THE EXERCISE
In the entries below, find every line holding the string "Blender" and collect it.

AVAILABLE DATA
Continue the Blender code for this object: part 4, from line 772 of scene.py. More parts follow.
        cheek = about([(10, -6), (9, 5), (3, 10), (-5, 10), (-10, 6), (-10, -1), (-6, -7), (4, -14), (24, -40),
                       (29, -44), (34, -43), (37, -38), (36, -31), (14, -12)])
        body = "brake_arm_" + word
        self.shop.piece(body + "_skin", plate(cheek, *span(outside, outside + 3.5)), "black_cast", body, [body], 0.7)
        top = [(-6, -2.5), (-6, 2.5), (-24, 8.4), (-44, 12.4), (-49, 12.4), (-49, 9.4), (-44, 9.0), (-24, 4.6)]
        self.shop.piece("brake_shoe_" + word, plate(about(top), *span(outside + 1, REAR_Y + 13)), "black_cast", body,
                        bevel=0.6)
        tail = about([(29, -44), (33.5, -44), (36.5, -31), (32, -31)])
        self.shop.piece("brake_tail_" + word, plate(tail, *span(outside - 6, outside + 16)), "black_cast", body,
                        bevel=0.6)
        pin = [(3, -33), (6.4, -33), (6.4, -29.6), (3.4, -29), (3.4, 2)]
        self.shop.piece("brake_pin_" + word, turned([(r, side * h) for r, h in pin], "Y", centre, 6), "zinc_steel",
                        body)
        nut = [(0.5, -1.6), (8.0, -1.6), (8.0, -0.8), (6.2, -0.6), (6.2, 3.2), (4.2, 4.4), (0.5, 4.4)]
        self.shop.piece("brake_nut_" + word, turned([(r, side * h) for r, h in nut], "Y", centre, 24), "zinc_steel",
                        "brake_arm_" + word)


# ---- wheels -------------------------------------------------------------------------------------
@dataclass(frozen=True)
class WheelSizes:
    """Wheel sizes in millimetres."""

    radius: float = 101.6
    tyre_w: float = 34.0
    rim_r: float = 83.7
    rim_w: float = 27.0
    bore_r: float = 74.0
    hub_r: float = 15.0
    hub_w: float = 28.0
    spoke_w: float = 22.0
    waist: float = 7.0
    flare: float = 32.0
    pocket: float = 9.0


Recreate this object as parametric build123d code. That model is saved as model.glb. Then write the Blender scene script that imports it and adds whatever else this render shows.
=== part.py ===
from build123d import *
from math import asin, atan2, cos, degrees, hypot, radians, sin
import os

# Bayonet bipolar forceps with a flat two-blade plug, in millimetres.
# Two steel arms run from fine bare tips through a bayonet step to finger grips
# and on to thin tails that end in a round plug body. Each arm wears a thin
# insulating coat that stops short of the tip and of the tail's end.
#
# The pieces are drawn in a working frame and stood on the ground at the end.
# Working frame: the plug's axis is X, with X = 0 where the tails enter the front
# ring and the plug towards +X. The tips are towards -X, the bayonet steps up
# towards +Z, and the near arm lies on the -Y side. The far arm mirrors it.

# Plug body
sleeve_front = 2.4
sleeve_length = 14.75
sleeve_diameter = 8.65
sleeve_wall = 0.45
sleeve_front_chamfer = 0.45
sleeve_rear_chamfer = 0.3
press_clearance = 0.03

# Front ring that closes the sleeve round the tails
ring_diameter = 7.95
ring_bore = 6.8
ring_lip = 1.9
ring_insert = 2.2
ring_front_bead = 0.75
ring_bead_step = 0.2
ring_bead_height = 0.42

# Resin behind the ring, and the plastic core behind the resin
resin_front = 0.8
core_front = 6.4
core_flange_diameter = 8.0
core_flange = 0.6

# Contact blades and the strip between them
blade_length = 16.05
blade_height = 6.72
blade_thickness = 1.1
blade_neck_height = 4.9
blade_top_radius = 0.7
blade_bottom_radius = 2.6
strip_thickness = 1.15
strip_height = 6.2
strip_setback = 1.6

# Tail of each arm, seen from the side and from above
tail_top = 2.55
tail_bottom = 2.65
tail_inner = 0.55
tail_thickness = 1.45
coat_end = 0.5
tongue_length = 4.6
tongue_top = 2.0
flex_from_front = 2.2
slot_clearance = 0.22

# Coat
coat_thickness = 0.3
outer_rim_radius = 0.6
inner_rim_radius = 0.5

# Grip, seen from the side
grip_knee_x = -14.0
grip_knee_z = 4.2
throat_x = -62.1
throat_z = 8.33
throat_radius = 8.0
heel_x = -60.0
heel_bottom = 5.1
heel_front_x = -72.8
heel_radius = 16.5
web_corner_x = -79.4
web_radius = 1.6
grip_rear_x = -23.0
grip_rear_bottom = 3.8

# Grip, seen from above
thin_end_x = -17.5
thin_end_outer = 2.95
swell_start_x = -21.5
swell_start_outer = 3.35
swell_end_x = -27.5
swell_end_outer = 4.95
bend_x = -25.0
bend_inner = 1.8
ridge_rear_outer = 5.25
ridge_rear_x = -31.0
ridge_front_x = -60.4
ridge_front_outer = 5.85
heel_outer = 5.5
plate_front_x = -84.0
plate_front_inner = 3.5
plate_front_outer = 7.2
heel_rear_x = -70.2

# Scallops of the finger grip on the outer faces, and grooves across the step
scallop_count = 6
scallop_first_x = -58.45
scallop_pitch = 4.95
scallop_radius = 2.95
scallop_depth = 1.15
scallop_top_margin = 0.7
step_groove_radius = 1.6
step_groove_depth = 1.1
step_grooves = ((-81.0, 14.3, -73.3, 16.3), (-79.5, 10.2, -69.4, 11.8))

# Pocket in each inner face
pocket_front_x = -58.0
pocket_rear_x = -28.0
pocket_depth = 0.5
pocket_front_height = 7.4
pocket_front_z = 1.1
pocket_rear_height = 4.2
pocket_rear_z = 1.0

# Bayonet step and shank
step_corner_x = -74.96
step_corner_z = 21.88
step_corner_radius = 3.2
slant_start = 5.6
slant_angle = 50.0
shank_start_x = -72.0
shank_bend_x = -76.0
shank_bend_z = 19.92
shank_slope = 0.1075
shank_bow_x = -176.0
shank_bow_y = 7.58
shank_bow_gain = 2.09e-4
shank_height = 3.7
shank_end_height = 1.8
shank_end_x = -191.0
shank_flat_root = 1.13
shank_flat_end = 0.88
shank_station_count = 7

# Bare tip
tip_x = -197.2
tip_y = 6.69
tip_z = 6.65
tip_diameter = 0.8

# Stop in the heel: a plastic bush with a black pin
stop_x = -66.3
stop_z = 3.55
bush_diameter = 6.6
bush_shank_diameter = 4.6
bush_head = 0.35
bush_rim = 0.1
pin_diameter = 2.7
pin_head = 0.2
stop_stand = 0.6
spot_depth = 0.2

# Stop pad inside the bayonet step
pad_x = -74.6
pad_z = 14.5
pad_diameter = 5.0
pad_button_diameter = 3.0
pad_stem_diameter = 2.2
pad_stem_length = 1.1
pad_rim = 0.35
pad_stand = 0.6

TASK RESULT
Continue the Blender code for this object: part 4, from line 772 of scene.py. More parts follow.
Recreate this object as parametric build123d code. That model is saved as model.glb. Then write the Blender scene script that imports it and adds whatever else this render shows.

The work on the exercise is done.